Rather than building an entirely new structure in the city, plans have reportedly shifted in recent days, and the U.S. State Department now plans to retrofit a building the government already owns in West Jerusalem.

“We will not be moving to a new facility ... we are going to retrofit a building,” Steve Goldstein, undersecretary of state for diplomacy and public affairs, told The Wall Street Journal. He said the building would be ready sometime next year.

The New York Times corroborated the report, and said the retrofit would help keep costs down and allow the move to happen quickly, rather than on a multiyear timeline that would have seen embassy staff move sometime after 2020.

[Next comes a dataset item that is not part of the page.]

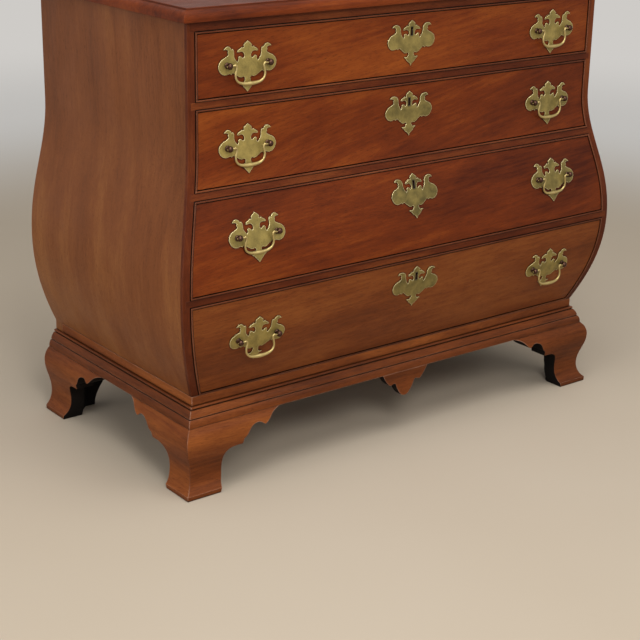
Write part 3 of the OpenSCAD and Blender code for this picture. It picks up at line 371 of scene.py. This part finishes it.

Trump officially declared Jerusalem the capital of Israel in December and directed the State Department to move the embassy there from Tel Aviv. Palestinians also claim Jerusalem as their capital, and the decision sparked massive protests around the globe and marked a controversial shift in U.S. policy that threatened to stall the Israeli-Palestinian peace process.

Rhetoric coming from the White House about the timeline of the embassy’s move has been muddled. Israeli Prime Minister Benjamin Netanyahu told reporters on Wednesday that the U.S. ambassador would be relocated “in the course of the year,” but Trump said that same day he was “not really looking at that.” U.S. Secretary of State Rex Tillerson also noted last month that the move was “probably no earlier than three years out,” according to Reuters.

But the Times says the State Department, under the advice of David Friedman, the U.S. ambassador to Israel, has settled on the retrofitting plan. In a meeting Thursday, Tillerson reportedly continued to push Trump for a lengthier timeline to upgrade security measures at the new embassy, although both agreed to use an existing building, The Wall Street Journal reported.

Thousands took to the streets and protested in front of U.S. embassies around the world following Trump’s initial decision, which also drew swift condemnation from Muslim leaders. A bloc of 128 members of the United Nations also denounced the move in December in a symbolic vote demanding that the U.S. rescind the declaration.